Ascension Thursday Sunday, 2008

May 4, 2008

OTTAWA — Canadian Catholics are once again marking the annual festival of Ascension Thursday Sunday. This feast, which most Catholics celebrate on Ascension Thursday, forty days after Easter, derives its name from the fact that in Canada it is postponed until the following Sunday — today. To find out why this normally forward-looking nation has fallen so conspicuously behind the times in this way, we interviewed a member of the Canadian Conference of Catholic Bishops.

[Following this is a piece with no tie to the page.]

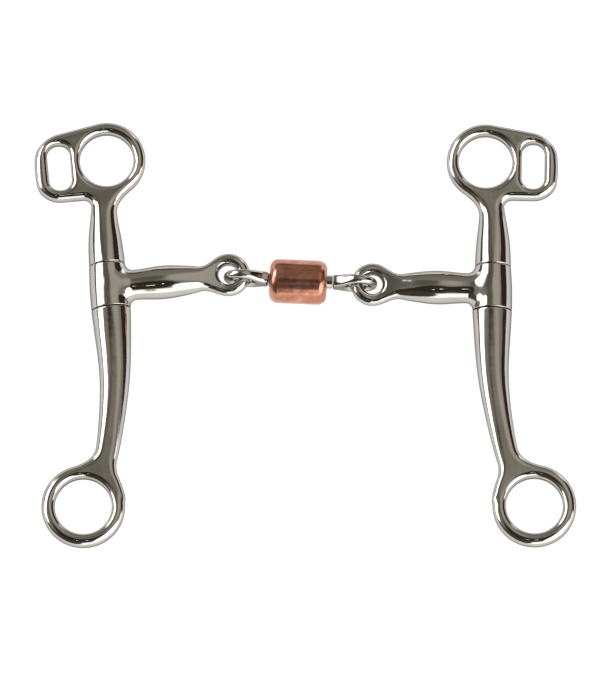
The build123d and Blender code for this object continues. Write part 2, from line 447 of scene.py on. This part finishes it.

What is Ascension Thursday?

The opening of the Acts of the Apostles records that forty days after his Resurrection, Jesus ascended to the Father. This feast commemorates this important event. In the old days, it was celebrated on the Thursday that comes forty days after Easter — hence, Ascension Thursday.

Yet in Canada it is not celebrated on that day?

No, in Canada it is moved to the following Sunday, forty-three days after Easter.

Some people say that having the festival forty days after Easter is more appropriate, since it matches the time interval given in the Bible.

We are not literalists. In any case, there are many complicated social and historical factors that obscure the meaning of the text. Also note that the Bible says that following the Ascension the disciples retired to an upper room to pray for ten days, until Pentecost. Ten days is a long time to pray! It is better for us, when the interval is only seven days.

Why was Ascension Thursday moved to Ascension Thursday Sunday?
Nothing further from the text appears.